Neither of Hoover’s remedies, the RFC nor the moratorium, had much effect. In Germany, capital outflows later in June and the instability of its banking system overwhelmed any benefit that might have come from temporarily easing payment mandates. The final standstill agreement went into effect for six months, but it was later extended into early 1933.
The Nazis and Hitler / Early on in 1931 Straumann cites a clear beneficiary of the turmoil flowing from the Young Plan:
One figure profited enormously from the campaign against the Young Plan: Adolf Hitler…. Before the vote [on the Young Plan], hardly anybody outside of the radical Right took notice of this hysterical politician with the comedic moustache and the strident voice.
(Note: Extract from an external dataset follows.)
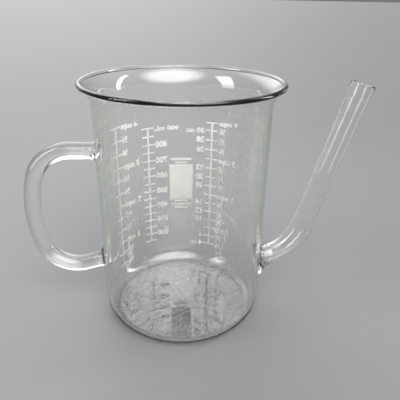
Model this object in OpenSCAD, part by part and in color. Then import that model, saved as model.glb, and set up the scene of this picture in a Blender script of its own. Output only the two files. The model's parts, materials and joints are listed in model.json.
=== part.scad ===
// Measuring beaker with a rod handle and a side spout that draws from near the floor.
// Borosilicate glass, lamp-worked: every glass piece is fused to its neighbour.
// Origin: centre of the base, on the bench. +Z up, spout towards +X, handle towards -X.
// The fired scales are on the +Y side and read from outside.

/* [Beaker] */
// Outside diameter of the straight body
body_od = 105; // [95:1:115]
// Height from the bench to the top of the rim
body_h = 155.5; // [145:0.5:175]
// Thickness of the side wall
wall_t = 1.5; // [1.2:0.1:2.5]
// Thickness of the flat floor
floor_t = 2; // [1.5:0.1:3.5]
// Outside radius where the wall turns into the floor
heel_r = 12; // [8:0.5:12]

/* [Rim] */
// Outside radius of the flare under the rim
flare_r = 15.5; // [12:0.5:20]
// How far the wall has turned outwards when it reaches the bead
flare_turn = 53; // [35:1:65]
// Diameter of the rolled bead
bead_d = 2.8; // [2.4:0.1:3.6]

/* [Handle] */
// Diameter of the solid rod
rod_d = 10.6; // [8:0.2:12]
// Height of the rod's centre where it leaves the wall at the top
handle_z = 112; // [108:1:118]
// Straight run from the wall to the upper bend
handle_reach = 16; // [12:0.5:20]
// Centre-line radius of the upper bend
upper_bend_r = 26; // [22:0.5:30]
// Centre-line radius of the slightly bowed grip
grip_r = 84; // [76:1:90]
// Centre-line radius of the lower bend
lower_bend_r = 22; // [18:0.5:24]
// Diameter of the fused foot where it meets the wall
rod_seal_d = 16.4; // [14:0.2:18]
// Length of the fused foot along the rod
rod_seal_len = 5; // [4:0.5:7]

/* [Spout] */
// Outside diameter of the spout tube
tube_od = 14.4; // [12:0.2:15]
// Wall thickness of the spout tube
tube_t = 1.6; // [1.2:0.1:2.2]
// Height at which the tube's axis meets the outside of the wall
port_z = 36; // [32:0.5:44]
// Rise of the tube above level where it leaves the wall
port_rise = 17.3; // [14:0.1:22]
// Straight stub inside the fused collar
stub_len = 4; // [3:0.5:8]
// Centre-line radius of the spout's bend
spout_bend_r = 35; // [30:0.5:42]
// Height of the centre of the spout's mouth
mouth_z = 154.3; // [140:0.1:160]
// Length of the fused collar along the tube
collar_len = 7; // [5:0.5:9]
// Diameter of the fused collar where it meets the wall
collar_d = 24; // [20:0.5:26]
// Diameter of the fused collar where the tube comes out of it
collar_end_d = 16.6; // [16.2:0.1:18]

/* [Fired markings] */
// Thickness of the fired enamel
enamel_t = 0.2; // [0.15:0.05:0.3]
// Height of a graduation line
tick_h = 1; // [0.6:0.1:1.4]
// Length of a graduation line round the wall
tick_len = 10; // [7:0.5:12]
// Width of the upright line that joins the graduations
spine_w = 1.3; // [0.8:0.1:1.8]
// Direction of the fluid-ounce and quarter-cup scale, from +X towards +Y
ounce_at = 66.7; // [60:0.1:70]
// Direction of the middle of the write-on patch
patch_at = 92; // [90:0.5:94]
// Direction of the millilitre scale
millilitre_at = 119.5; // [117:0.5:124]
// Direction of the third-cup scale
thirds_at = 151; // [148:0.5:154]
// Width of the write-on patch round the wall
patch_w = 18; // [14:0.5:19]
// Height of the write-on patch
patch_h = 29; // [20:1:30]
// Height of the middle of the write-on patch above the bench
patch_z = 69.5; // [65:0.5:75]

/* [Hidden] */
$fn = 96;

GLASS = [0.86, 0.91, 0.88, 0.45];
SEAL_GLASS = [0.80, 0.88, 0.83, 0.6];
ENAMEL = [0.95, 0.95, 0.92];

body_r = body_od / 2;
bore_r = body_r - wall_t;
heel_bore_r = heel_r - wall_t;
tube_id = tube_od - 2 * tube_t;
slack = 5; // how far a cutting shape runs past what it cuts

// Rim: the flare's middle line, and the height where the straight wall ends
flare_mid_r = flare_r + wall_t / 2;
flare_z = body_h - bead_d / 2 - flare_mid_r * sin(flare_turn);

// Turns of the bends, as cosine and sine. All are short exact decimals, so each stretch
// of rod or tube starts exactly where the last one ends.
TURN_33 = [0.8432, 0.5376];
TURN_57 = [0.5376, 0.8432];
TURN_74 = [0.28, 0.96];
TURN_90 = [0, 1];
function degrees(turn) = atan2(turn[1], turn[0]);

// Handle: the rod's heading, from straight out, at the end of each bend
heading_1 = degrees(TURN_74);
heading_2 = heading_1 + degrees(TURN_33);
heading_3 = heading_2 + 90;
// How far out from the wall, and how far down, the rod is when its last bend ends
out_3 = handle_reach + upper_bend_r * sin(heading_1)
      + grip_r * (sin(heading_2) - sin(heading_1))
      + lower_bend_r * (sin(heading_3) - sin(heading_2));
down_3 = upper_bend_r * (1 - cos(heading_1))
       + grip_r * (cos(heading_1) - cos(heading_2))
       + lower_bend_r * (cos(heading_2) - cos(heading_3));
handle_return = -out_3 / cos(heading_3);
handle_low_z = handle_z - down_3 - handle_return * sin(heading_3);
handle_low_rise = heading_3 - 180;

// Spout: the final rise of its long straight run, and the run that brings its mouth to height
spout_rise = port_rise + degrees(TURN_57);
bend_end_z = port_z + stub_len * sin(port_rise)
           + spout_bend_r * (cos(port_rise) - cos(spout_rise));
spout_run = (mouth_z - bend_end_z) / sin(spout_rise);

// Graduations, in millilitres
ML_PER_OUNCE = 29.5735;
ML_PER_CUP = 8 * ML_PER_OUNCE;
millilitre_marks = [for (v = [150 : 50 : 900]) v];
ounce_marks = [for (v = [4 : 2 : 32]) v * ML_PER_OUNCE];
thirds_marks = [for (n = [1 : 12]) n * ML_PER_CUP / 3];
// Level that the missing volume of the rounded heel adds
heel_lift = (1 - PI / 4) * pow(heel_bore_r, 2) * 2 * (bore_r - heel_bore_r / 4) / pow(bore_r, 2);
// Height of the liquid at a volume in millilitres
function level(ml) = floor_t + heel_lift + ml * 1000 / (PI * pow(bore_r, 2));

// Upright half outline of a round cup with a rounded heel, from z0 to z1
module cup_outline(r, heel, z0, z1) {
  translate([0, z0]) square([r - heel, z1 - z0]);
  translate([0, z0 + heel]) square([r, z1 - z0 - heel]);
  translate([r - heel, z0 + heel]) circle(heel);
}

// Flared wall under the rim and the bead that ends it
module rim_outline() {
  far = 2 * flare_mid_r;
  translate([body_r + flare_r, flare_z]) {
    intersection() {
      difference() {
        circle(flare_r + wall_t);
        circle(flare_r);
      }
      polygon([[0, 0], [-far, 0], [-far * cos(flare_turn), far * sin(flare_turn)]]);
    }
    translate([-flare_mid_r * cos(flare_turn), flare_mid_r * sin(flare_turn)]) circle(d = bead_d);
  }
}

// Solid as wide as the body, which shapes every end that is fused to the wall
module wall_cutter() {
  translate([0, 0, -slack]) cylinder(r = body_r, h = body_h + 2 * slack);
}

// Sweeps its 2D child from the origin along +Z. A step is [length] for a straight run,
// or [centre-line radius, turn] for a bend towards +X.
module sweep(steps, i = 0) {
  if (i < len(steps)) {
    step = steps[i];
    if (len(step) == 1) {
      linear_extrude(step[0]) children();
      translate([0, 0, step[0]]) sweep(steps, i + 1) children();
    } else {
      translate([step[0], 0, 0]) {
        rotate([90, 0, 180]) bend(step[0], step[1]) children();
        rotate([0, degrees(step[1]), 0]) translate([-step[0], 0, 0]) sweep(steps, i + 1) children();
      }
    }
  }
}

// Stretch of a ring that runs from +X through a turn
module bend(r, turn) {
  far = 200;
  intersection() {
    rotate(180) rotate_extrude($fn = 240) translate([r, 0]) children();
    translate([0, 0, -far / 2]) linear_extrude(far)
      polygon([[0, 0], [far, 0], [far, far], far * turn]);
  }
}

// Solid foot round an axis along +Z, hollow-curved down to end_d across at its far end.
// It starts at wall_d across just inside the wall, and a skirt runs on into the wall.
module foot(wall_d, end_d, len) {
  sunk = 1;
  drop = (wall_d - end_d) / 2;
  rise = len + sunk;
  curve_r = (pow(drop, 2) + pow(rise, 2)) / (2 * drop);
  rotate_extrude() difference() {
    translate([0, -slack]) square([wall_d / 2, len + slack]);
    translate([end_d / 2 + curve_r, len]) circle(curve_r);
  }
}

// Places where pieces leave the wall, with +Z outwards along the piece
module at_upper_joint() {
  translate([-body_r, 0, handle_z]) rotate([0, -90, 0]) rotate([0, 0, 180]) children();
}
module at_lower_joint() {
  translate([-body_r, 0, handle_low_z]) rotate([0, -90 - handle_low_rise, 0]) children();
}
module at_port() {
  translate([body_r, 0, port_z]) rotate([0, 90 - port_rise, 0]) rotate([0, 0, 180]) children();
}

module beaker_body() {
  color(GLASS) difference() {
    rotate_extrude() {
      difference() {
        cup_outline(body_r, heel_r, 0, flare_z);
        cup_outline(bore_r, heel_bore_r, floor_t, flare_z + slack);
      }
      rim_outline();
    }
    // Port into the spout
    at_port() translate([0, 0, -2 * slack]) cylinder(d = tube_id, h = 3 * slack);
  }
}

module handle_rod() {
  color(GLASS) at_upper_joint() translate([0, 0, rod_seal_len])
    sweep([[handle_reach - rod_seal_len], [upper_bend_r, TURN_74], [grip_r, TURN_33],
           [lower_bend_r, TURN_90], [handle_return - rod_seal_len]]) circle(d = rod_d);
}

module upper_handle_seal() {
  color(SEAL_GLASS) difference() {
    at_upper_joint() foot(rod_seal_d, rod_d, rod_seal_len);
    wall_cutter();
  }
}

module lower_handle_seal() {
  color(SEAL_GLASS) difference() {
    at_lower_joint() foot(rod_seal_d, rod_d, rod_seal_len);
    wall_cutter();
  }
}

// Run of the spout from inside the wall to its mouth, as wide as its 2D child
module spout_sweep() {
  at_port() translate([0, 0, -2 * slack])
    sweep([[stub_len + 2 * slack], [spout_bend_r, TURN_57], [spout_run]]) children();
}

module spout_tube() {
  color(GLASS) difference() {
    spout_sweep() difference() {
      circle(d = tube_od);
      circle(d = tube_id);
    }
    wall_cutter();
  }
}

module spout_seal() {
  color(SEAL_GLASS) difference() {
    at_port() foot(collar_d, collar_end_d, collar_len);
    spout_sweep() circle(d = tube_od);
    wall_cutter();
  }
}

// Enamel in the shape of its 2D child, fired on the outside of the wall. The child's X runs
// to the right round the wall, seen from outside, and its Y is the height above the bench.
module fired(at) {
  color(ENAMEL) intersection() {
    rotate_extrude($fn = 240) translate([body_r, heel_r]) square([enamel_t, flare_z - heel_r]);
    rotate([90, 0, at + 90]) translate([0, 0, body_r / 2]) linear_extrude(body_r) children();
  }
}

// Flat bar, centred on a place
module bar(len, h, z) {
  translate([0, z]) square([len, h], center = true);
}

// Upright line with a graduation across it at each volume
module scale_lines(marks) {
  low = level(min(marks));
  high = level(max(marks));
  bar(spine_w, high - low, (low + high) / 2);
  for (ml = marks) bar(tick_len, tick_h, level(ml));
}

module millilitre_scale() {
  fired(millilitre_at) scale_lines(millilitre_marks);
}

module ounce_scale() {
  fired(ounce_at) scale_lines(ounce_marks);
}

module thirds_cup_scale() {
  fired(thirds_at) scale_lines(thirds_marks);
}

module write_on_patch() {
  fired(patch_at) bar(patch_w, patch_h, patch_z);
}

// Plain rules above and below the patch: [length, height, distance from the patch's edge]
module patch_rules() {
  above = [[9, 1.3, 1.4], [16, 1.8, 4.2]];
  below = [[10, 1.3, 1.4], [16, 1.8, 4.4], [11, 1.3, 7.2]];
  fired(patch_at) {
    for (rule = above) bar(rule[0], rule[1], patch_z + patch_h / 2 + rule[2]);
    for (rule = below) bar(rule[0], rule[1], patch_z - patch_h / 2 - rule[2]);
  }
}

beaker_body();
handle_rod();
upper_handle_seal();
lower_handle_seal();
spout_tube();
spout_seal();
millilitre_scale();
ounce_scale();
thirds_cup_scale();
write_on_patch();
patch_rules();
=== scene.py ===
import json
import math

import bpy
from bpy.props import FloatProperty, FloatVectorProperty, PointerProperty
from mathutils import Matrix, Vector


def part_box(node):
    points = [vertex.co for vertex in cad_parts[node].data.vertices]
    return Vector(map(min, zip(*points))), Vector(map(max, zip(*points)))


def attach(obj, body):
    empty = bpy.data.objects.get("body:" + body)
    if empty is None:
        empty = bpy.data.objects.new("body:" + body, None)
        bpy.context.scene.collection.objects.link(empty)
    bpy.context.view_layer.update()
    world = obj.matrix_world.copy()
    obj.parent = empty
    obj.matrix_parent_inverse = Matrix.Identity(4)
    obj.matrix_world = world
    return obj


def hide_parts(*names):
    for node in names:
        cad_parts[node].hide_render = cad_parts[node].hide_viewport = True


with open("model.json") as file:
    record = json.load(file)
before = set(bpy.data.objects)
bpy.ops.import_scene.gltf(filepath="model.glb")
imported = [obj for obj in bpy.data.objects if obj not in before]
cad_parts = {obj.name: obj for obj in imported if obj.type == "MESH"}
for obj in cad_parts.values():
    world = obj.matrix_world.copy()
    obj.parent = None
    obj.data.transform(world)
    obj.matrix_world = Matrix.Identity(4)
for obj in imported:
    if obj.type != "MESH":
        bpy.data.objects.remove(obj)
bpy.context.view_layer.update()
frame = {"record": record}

bl_info = {
    "name": "Measuring Beaker",
    "version": (1, 0, 0),
    "blender": (4, 5, 0),
    "location": "View3D > Sidebar > Beaker",
    "description": "Lamp-worked glass beaker with a handle, a side spout and fired scales",
    "category": "Add Mesh",
}

BODY = "root"

# Steps round the body, sides of a rod or tube, and steps along its bends and profiles
TURN_STEPS = 288
ROD_SIDES = 96
BEND_STEP = math.radians(3)
ARC_STEPS = 12
SMOOTH_ANGLE = math.radians(32)
# How deep a fused piece is let into the wall, so that the two share one hidden face
LET_IN = 0.00005
# How far the enamel reaches into the glass, and stands out of it
ENAMEL_ROOT = 0.00004
MERGE = 1e-6
# How far inside the wall a foot starts, and how far its hollow curve runs on into the wall
FOOT_ROOT = 0.006
FOOT_SUNK = 0.001
# Rings that the flame leaves round a foot: their depth and pitch
RING_DEPTH = 0.00009
RING_PITCH = 0.0017
# Thin edge of the collar where it runs out on the tube
FEATHER = 0.00006
# How much wider the spout is in its bend, how far up the run it is back to size, and its lip
SWELL = 0.0006
SWELL_RUN_OUT = 0.012
MOUTH_ROUNDING = 0.0006
# Ridge round the spout just past its collar: height, distance from the collar, and half width
RIDGE = 0.00045
RIDGE_AT = 0.0016
RIDGE_WIDTH = 0.0012
# Hollow under the base, and rings up the straight wall
BASE_HOLLOW = 0.0003
WALL_RINGS = 9
# Parts of half a graduation line, and columns of the patch
LINE_PARTS = 4
PATCH_COLUMNS = 14
# Figures: share of the font size that is the height of a figure, added weight, and gap to a line
FIGURE_SHARE = 0.70
FIGURE_WEIGHT = 0.052
FIGURE_GAP = 0.0008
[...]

The turmoil from the Young Plan facilitated Hitler’s coming to power. The book’s jacket emphasizes this by including his image. Less than a year after the Young Plan was signed, the Nazi Party leapt from a 3% share in the Reichstag to 18% in September 1930; by July 1932 it had grown to 37%. “In his very first campaign speech … Hitler singled out the Young Plan as the symbol of failure of the Weimar elites,” Straumann notes. German Chancellor Heinrich Brüning was stunned by the 1930 election results, as he had hoped the vote “would widen his political support.”
That election was a key turning point as the economy began to turn and “markets were in a manic-depressive mood.” Hitler was politically successful because
he managed to monopolize the widespread criticism of the post-war order established by the Versailles Treaty and the Young Plan. Relentlessly, he had made the link between Germany’s debt and the economic crisis…. He sensed that blaming foreign powers for domestic misery was extremely effective and enjoyed broad support across all parties and all classes in society.
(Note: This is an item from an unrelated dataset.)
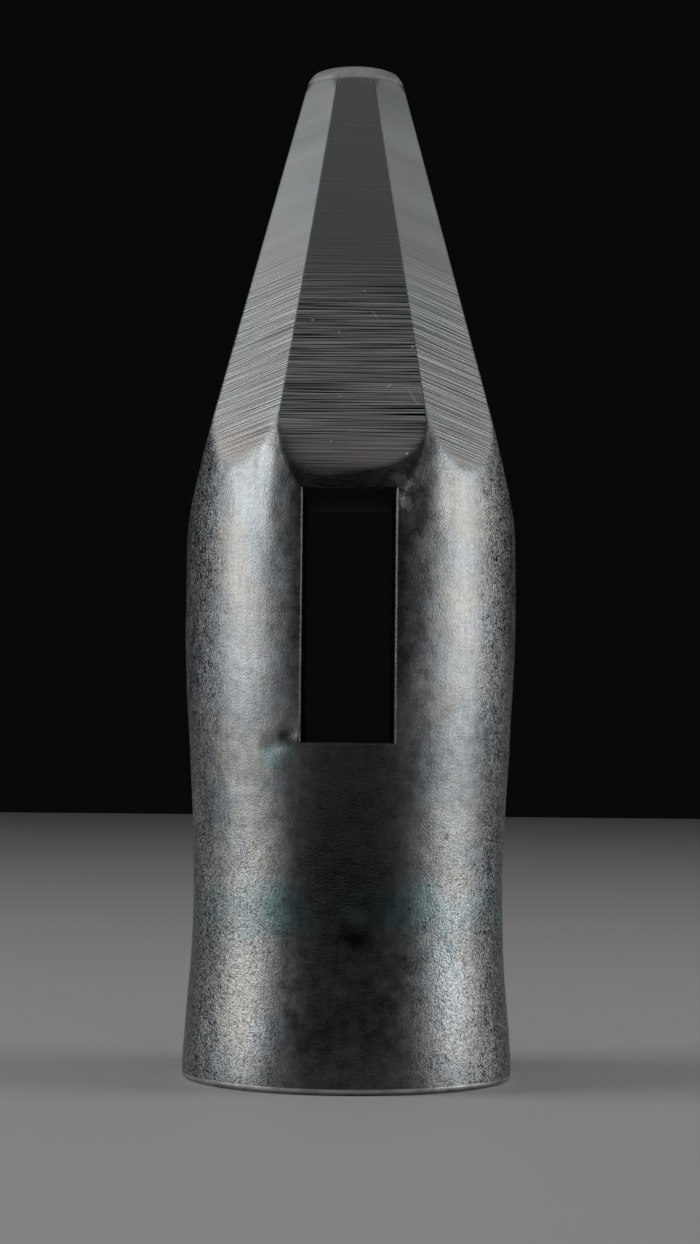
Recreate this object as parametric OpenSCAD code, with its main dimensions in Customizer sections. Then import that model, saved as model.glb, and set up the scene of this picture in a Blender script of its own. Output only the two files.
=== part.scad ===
// Head of a carpenter's hammer, without its handle. It is forged from soft steel, with a
// hard steel plate welded to the striking end and another to the tip of the peen. The
// striking end is round, with a waist, and the body swells into a belly round the eye.
// Above the eye the peen tapers in eight ground sides to a small domed tip.
//
// The head stands on its striking face, whose centre is the origin. Z runs up the head
// to the tip, the eye goes through along Y, and X is the way across the eye.
// All sizes are in millimetres and degrees.

/* [Head] */
// Length from the striking face to the tip of the peen
head_len = 95.6; // [79:0.1:115]

/* [Striking end] */
// Diameter of the rim round the striking face
rim_d = 31; // [29.5:0.1:38]
// Chamfer ground round the striking face
face_chamfer = 0.5; // [0.2:0.1:1.2]
// Thickness of the hard steel plate at the striking face
face_steel_t = 5; // [3:0.5:8]

/* [Round body] */
// Diameter of the waist, the narrowest place of the round body
waist_d = 29.2; // [24:0.1:31]
// Height of the waist above the striking face
waist_z = 17.7; // [12:0.1:24]
// How late the waist flares out to the rim, where 1 is an even curve
flare_lateness = 1.3; // [1:0.05:1.8]
// Diameter of the belly, at the middle of the eye
belly_d = 31.2; // [29.5:0.1:38]
// Distance above the eye's middle at which the shoulder has fallen in
shoulder_rise = 17.7; // [15:0.1:22]
// How far the shoulder's radius has fallen in by then
shoulder_fall = 0.83; // [0.4:0.01:1.5]

/* [Eye] */
// Height of the eye's middle above the striking face
eye_z = 43; // [36:0.1:52]
// Length of the eye, along the head
eye_len = 22.8; // [18:0.1:28]
// Width of the eye, across the head
eye_w = 8.3; // [6.5:0.1:10.5]
// Sideways shift of the hand-punched eye from the head's centre line
eye_shift = -0.2; // [-0.5:0.1:0.5]
// Chamfer filed round both mouths of the eye
eye_chamfer = 0.3; // [0.2:0.1:1]

/* [Peen] */
// Width across opposite flats at the tip, before the tip is domed
tip_flats_w = 8.1; // [6.7:0.1:10.5]
// Width across opposite bevels at the tip, before the tip is domed
tip_bevels_w = 7.7; // [6.4:0.1:10]
// Distance above the eye's middle at which the flats would reach the belly's radius
flats_rise = 8.4; // [6:0.1:11]
// Distance above the eye's middle at which the bevels would reach the belly's radius
bevels_rise = 12.5; // [10:0.1:16]
// Radius with which each flat rolls out into the belly
flat_roll_r = 21.4; // [14:0.1:30]
// Radius of the domed tip
tip_dome_r = 12; // [9:0.1:16]
// Length of the hard steel at the tip of the peen
peen_steel_len = 12; // [8:0.5:18]

/* [Hidden] */
$fn = 96;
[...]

The worst of the crisis in 1931 coincided with the further rise of the Nazi Party.
Conclusion / Straumann’s book is well-researched and the story well-told, with one exception. He argues that the instability in Germany led to the global and U.S. banking crisis:
Germany’s 1931 crisis not only gave the Nazis the opening they needed, but also triggered an international liquidity crisis, throwing banks and financial markets across the globe into chaos…, prompting a wave of devaluations in such distant places as India and Japan, a run on the dollar, and a banking crisis in the United States.
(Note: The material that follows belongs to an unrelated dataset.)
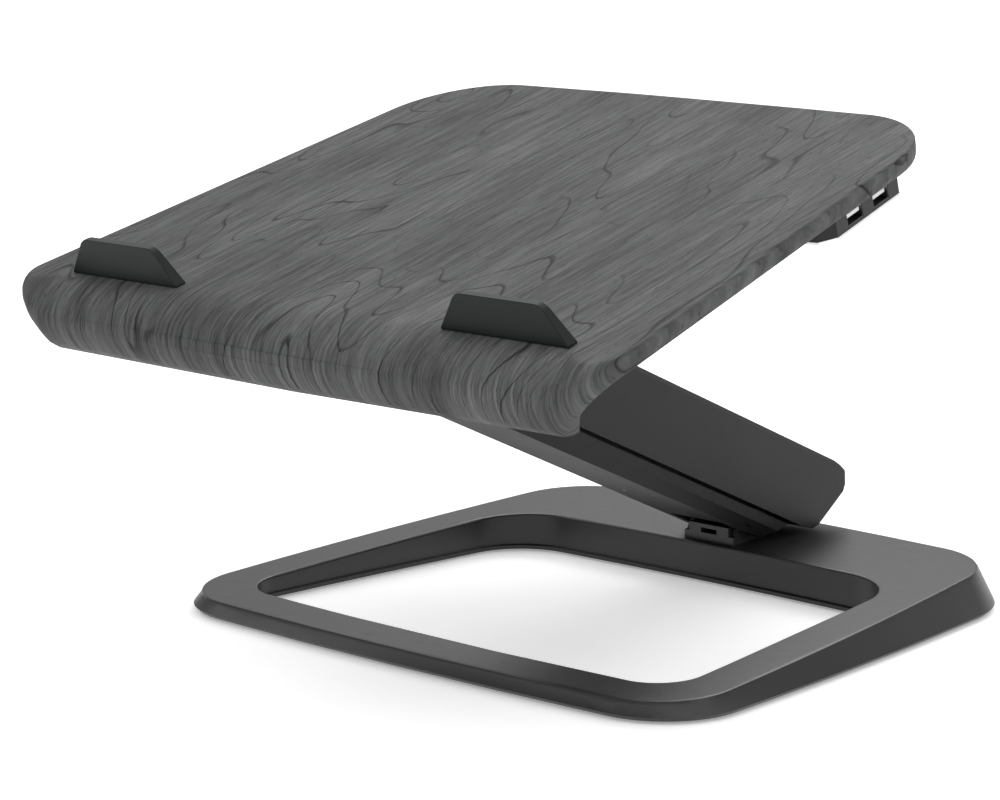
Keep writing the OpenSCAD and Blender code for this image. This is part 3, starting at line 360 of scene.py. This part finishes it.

He presents no evidence for this statement about cross-border contagion, including a contribution to the U.S. economic collapse. The National Bureau of Economic Research puts the beginning of the Great Contraction that ushered in the Depression at August 1929, well before the instability discussed in this book. A banking crisis was underway in the United States before 1931. Some spillover from the instability in Germany no doubt made the situation here somewhat worse, but it is not at all clear that it triggered the U.S. banking crisis.